→ EXCERPTED DATA:

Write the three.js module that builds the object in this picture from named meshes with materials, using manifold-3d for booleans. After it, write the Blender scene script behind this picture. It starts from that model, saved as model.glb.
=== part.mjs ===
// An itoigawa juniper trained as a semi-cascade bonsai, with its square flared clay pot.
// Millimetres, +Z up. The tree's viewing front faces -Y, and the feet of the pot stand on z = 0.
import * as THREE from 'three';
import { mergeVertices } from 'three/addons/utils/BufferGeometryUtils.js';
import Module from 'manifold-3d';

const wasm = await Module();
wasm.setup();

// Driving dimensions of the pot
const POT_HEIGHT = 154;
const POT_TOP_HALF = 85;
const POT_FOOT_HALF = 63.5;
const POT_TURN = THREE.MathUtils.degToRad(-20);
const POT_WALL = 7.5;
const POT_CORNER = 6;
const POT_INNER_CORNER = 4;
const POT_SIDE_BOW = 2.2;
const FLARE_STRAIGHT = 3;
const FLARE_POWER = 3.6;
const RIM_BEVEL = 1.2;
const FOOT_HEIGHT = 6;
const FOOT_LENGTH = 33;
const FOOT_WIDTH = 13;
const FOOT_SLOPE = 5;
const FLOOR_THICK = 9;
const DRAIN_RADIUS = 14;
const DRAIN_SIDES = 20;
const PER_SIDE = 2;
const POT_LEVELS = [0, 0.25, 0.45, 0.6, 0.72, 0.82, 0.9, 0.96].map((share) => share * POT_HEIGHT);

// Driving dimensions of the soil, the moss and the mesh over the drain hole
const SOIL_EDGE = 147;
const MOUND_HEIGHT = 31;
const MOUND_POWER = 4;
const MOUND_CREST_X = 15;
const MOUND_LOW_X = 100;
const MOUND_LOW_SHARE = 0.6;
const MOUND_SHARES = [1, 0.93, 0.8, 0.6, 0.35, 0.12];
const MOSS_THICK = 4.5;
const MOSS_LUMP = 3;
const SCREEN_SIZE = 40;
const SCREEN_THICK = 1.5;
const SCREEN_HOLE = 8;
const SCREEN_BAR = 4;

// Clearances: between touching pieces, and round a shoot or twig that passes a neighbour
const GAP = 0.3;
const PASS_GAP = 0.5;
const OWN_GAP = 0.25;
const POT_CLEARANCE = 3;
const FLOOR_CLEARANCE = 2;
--
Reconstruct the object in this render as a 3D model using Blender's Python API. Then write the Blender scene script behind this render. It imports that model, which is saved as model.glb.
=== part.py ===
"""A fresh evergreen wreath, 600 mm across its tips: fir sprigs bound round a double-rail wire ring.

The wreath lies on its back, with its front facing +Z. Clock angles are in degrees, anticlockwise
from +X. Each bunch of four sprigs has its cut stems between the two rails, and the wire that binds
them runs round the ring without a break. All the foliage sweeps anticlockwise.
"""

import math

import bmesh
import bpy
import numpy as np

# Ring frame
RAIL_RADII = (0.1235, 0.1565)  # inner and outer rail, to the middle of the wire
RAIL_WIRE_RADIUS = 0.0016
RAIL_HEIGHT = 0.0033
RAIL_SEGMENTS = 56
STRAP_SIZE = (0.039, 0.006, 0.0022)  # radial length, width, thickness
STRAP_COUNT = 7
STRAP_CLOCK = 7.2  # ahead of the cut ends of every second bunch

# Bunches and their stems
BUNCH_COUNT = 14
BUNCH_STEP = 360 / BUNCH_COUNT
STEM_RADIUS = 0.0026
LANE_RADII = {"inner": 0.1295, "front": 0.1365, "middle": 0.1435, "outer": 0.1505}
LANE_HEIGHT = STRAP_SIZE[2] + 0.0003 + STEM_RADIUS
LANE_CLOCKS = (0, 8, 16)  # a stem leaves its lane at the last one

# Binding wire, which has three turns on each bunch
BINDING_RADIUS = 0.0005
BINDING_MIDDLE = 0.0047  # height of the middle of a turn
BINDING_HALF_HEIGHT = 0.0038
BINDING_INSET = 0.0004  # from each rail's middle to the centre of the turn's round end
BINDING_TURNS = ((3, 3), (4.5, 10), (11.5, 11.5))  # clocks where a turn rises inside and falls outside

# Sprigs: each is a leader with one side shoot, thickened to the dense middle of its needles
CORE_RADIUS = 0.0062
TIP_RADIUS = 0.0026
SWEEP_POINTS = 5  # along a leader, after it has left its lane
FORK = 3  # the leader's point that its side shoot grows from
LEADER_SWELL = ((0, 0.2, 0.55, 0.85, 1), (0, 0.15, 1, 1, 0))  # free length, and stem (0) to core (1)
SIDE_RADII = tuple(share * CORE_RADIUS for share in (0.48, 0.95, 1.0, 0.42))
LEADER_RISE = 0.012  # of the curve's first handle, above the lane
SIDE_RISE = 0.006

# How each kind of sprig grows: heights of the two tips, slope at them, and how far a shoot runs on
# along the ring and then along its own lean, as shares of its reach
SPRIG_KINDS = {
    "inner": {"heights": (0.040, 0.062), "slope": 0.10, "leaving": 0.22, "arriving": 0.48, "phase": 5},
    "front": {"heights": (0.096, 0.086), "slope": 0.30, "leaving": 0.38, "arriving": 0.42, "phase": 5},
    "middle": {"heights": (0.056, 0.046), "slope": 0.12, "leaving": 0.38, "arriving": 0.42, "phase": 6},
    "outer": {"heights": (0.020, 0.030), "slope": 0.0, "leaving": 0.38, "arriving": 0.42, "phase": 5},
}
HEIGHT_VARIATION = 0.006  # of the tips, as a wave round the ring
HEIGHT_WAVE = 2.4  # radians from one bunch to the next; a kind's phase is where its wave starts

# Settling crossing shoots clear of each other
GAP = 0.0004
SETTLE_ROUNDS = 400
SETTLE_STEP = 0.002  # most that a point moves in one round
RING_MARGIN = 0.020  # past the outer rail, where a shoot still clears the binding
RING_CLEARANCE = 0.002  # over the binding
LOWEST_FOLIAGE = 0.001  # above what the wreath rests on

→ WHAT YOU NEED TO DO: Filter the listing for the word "which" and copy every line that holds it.

→ RESPONSE TO THIS TASK:
Reconstruct the object in this render as a 3D model using Blender's Python API. Then write the Blender scene script behind this render. It imports that model, which is saved as model.glb.
# Binding wire, which has three turns on each bunch